The Seed Investor has previously outlined the woes in California’s legal cannabis market that are undercutting the legal industry.
- Over-taxation
- Over-regulation
- Inadequate access to legal cannabis
These problems are far from unique to California. But they are especially prominent in this state, especially the last issue.
California chose to make its cannabis legalization merely permissive. In other words, individual counties can choose to opt in (or opt out) of legalization. They can dictate what level of cannabis commerce and cannabis industry is present in the county.
The result is that nearly 90% of California’s counties have some degree of cannabis Prohibition still in place. This either restricts cultivation, manufacturing, retailing, or all of the above.
While cannabis sales in the state are once again trending in the right direction in 2019, California’s structure for its legal cannabis industry is severely flawed.

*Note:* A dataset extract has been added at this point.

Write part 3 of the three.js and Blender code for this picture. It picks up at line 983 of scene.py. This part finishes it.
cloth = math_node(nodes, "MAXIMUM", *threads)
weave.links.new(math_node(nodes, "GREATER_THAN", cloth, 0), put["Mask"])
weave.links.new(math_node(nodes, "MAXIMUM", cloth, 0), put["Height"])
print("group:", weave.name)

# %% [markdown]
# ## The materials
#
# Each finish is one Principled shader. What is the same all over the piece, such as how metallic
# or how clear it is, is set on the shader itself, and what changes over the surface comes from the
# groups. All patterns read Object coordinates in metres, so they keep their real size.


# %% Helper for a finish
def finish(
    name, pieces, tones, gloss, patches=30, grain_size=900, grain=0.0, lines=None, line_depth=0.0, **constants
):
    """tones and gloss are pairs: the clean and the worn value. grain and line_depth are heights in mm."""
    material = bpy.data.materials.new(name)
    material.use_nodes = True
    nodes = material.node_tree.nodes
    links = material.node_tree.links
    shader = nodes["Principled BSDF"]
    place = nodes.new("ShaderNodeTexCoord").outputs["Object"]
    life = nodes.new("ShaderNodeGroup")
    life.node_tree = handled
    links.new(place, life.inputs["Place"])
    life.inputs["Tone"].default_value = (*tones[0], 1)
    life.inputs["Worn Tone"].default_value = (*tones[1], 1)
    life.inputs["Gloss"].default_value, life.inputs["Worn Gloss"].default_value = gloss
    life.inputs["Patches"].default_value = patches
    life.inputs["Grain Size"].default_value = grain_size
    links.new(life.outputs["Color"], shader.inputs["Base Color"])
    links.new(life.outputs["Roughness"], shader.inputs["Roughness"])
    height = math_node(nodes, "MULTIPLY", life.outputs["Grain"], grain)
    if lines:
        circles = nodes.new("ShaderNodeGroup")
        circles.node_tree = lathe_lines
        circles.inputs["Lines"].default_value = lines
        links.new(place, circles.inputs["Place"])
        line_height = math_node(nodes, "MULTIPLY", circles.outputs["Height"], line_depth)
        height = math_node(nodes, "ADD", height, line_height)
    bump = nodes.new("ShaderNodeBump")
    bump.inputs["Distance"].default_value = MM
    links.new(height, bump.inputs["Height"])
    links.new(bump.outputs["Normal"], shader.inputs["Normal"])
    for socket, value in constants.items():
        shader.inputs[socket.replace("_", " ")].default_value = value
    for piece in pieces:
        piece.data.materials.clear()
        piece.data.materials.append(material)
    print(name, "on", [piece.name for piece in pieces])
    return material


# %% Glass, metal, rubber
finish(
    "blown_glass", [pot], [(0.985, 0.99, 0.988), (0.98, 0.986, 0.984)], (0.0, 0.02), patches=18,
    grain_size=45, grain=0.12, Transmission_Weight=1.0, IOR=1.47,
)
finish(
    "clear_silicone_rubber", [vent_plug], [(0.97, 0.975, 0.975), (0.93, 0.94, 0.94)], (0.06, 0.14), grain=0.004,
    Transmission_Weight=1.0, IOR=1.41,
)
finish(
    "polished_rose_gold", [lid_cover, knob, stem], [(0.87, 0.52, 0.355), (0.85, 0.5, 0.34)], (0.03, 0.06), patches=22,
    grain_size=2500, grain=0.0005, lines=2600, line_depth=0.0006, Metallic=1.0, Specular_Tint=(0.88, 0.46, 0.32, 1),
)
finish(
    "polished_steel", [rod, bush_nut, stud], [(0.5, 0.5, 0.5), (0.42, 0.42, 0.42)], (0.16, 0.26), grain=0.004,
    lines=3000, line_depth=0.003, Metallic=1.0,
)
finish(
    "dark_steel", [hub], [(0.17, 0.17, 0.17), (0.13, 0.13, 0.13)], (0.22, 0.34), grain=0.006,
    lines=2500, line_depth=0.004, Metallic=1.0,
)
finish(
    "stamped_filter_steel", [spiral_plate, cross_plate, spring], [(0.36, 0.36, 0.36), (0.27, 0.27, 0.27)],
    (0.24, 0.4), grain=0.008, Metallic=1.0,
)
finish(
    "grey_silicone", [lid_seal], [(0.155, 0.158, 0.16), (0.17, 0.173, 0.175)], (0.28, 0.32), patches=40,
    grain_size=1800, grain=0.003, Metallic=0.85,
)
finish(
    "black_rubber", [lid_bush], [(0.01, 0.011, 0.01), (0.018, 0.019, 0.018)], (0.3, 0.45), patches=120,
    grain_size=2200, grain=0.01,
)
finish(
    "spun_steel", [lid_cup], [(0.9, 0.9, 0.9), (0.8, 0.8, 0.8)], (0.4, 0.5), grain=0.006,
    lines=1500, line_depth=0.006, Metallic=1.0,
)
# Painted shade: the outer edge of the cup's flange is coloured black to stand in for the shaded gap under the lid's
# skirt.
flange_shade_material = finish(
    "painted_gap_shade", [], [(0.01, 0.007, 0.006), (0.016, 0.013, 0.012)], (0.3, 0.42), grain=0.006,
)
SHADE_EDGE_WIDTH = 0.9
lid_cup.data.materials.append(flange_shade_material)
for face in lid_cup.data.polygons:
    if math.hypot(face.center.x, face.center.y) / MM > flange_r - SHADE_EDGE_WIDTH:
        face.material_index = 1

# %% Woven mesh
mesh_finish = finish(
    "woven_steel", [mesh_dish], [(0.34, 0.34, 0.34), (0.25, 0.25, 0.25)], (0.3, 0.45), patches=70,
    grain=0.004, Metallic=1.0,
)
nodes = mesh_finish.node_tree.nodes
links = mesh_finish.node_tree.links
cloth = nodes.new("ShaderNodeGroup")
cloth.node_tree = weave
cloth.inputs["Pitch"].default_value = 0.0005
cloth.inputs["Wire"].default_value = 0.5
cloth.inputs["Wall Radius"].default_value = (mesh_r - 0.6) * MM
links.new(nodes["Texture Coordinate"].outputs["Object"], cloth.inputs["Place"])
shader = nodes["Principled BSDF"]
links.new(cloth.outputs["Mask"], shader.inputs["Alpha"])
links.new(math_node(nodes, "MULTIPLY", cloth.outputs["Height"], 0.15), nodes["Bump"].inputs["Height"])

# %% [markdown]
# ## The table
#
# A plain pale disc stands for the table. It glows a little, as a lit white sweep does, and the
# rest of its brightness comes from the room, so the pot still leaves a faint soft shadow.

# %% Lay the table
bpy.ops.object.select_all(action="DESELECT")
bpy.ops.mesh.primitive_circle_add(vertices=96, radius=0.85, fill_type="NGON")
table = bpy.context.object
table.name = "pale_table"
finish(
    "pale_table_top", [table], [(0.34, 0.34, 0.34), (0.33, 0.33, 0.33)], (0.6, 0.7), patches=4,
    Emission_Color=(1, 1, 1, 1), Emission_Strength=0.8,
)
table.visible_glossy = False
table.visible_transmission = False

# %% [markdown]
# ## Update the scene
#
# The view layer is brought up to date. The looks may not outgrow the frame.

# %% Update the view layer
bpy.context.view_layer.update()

What’s California’s “solution” to its own regulatory failure(s)? It’s attacking the cannabis black market within the state with a new War on Drugs: bringing in the National Guard, massive police manpower, massive expenditures of taxpayer dollars.
And it won’t work.
Neither the U.S. nor Canadian government was able to prevent black market cannabis commerce even when cannabis Prohibition still reigned supreme. Nothing changes simply because there is also a legal industry on the scene as well. Indeed, legal growers are not in favor of this heavy-handed law enforcement against the black market.

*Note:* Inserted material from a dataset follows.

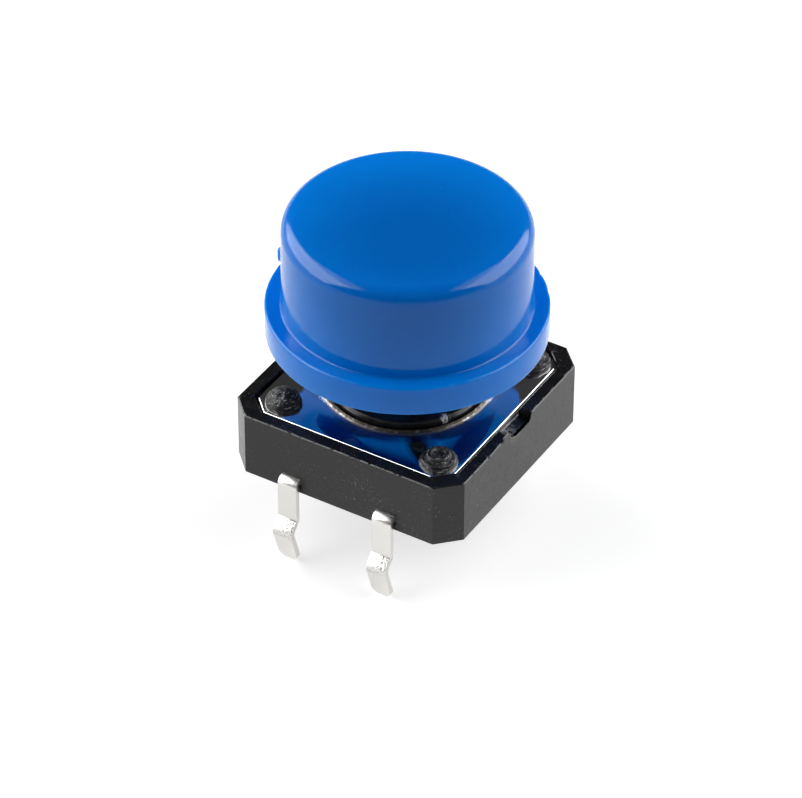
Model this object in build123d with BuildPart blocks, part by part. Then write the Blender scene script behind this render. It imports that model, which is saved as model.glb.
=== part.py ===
from build123d import *
import math
import os

# Tactile push button switch, 12 mm square, with a round push-on cap.
# Millimetres. +Z is the way the plunger points. The origin is on the base's underside, on the
# plunger's axis, where the switch meets its circuit board. The four legs reach below it.

# ---- base moulding ----
base_size = 12.0           # square, across the flats
base_height = 3.3          # underside to the top of the rim
base_corner = 1.03         # plan chamfer at each corner
rim_width = 0.62           # wall that stands round the cover plate
rim_edge = 0.06            # broken outer edge of the rim
floor_height = 1.1         # plastic under the contact well, with the lead frames inside it
notch_width = 2.2          # dip in the +X rim, from the gate
notch_depth = 0.3
notch_slope = 0.4          # sideways run of each sloped end
notch_offset = -0.1        # its middle along Y

# ---- cover plate ----
plate_thickness = 0.25
plate_sunk = 0.1           # top of the plate below the top of the rim
plate_play = 0.15          # gap all round, plate to rim
plate_corner = 0.8
lip_height = 0.3           # drawn collar above the plate's top
lip_wall = 0.13            # width of the collar's flat top
lip_flare = 0.3            # sideways run of the collar's foot

# ---- staked pegs, part of the base ----
peg_inset = 1.8            # each peg's middle in from the base's sides
peg_shank_radius = 0.55
peg_hole_play = 0.08
peg_head_radius = 0.87
peg_head_height = 0.27     # lower, spread tier
peg_crown_radius = 0.53    # upper tier left by the staking punch
peg_crown_height = 0.18
peg_dimple_radius = 0.3
peg_dimple_depth = 0.1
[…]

How does California fix its legal cannabis industry? One word: Colorado.
Colorado has already proven that all that is required to allow the legal cannabis industry to take away market share from the cannabis black market is moderate taxation and sensible regulation.
This concept still seems to be too much to grasp for many U.S. state governments – including California.
It’s easy to build a thriving legal cannabis industry with reasonable taxation and regulation. It’s impossible to do so without those ingredients.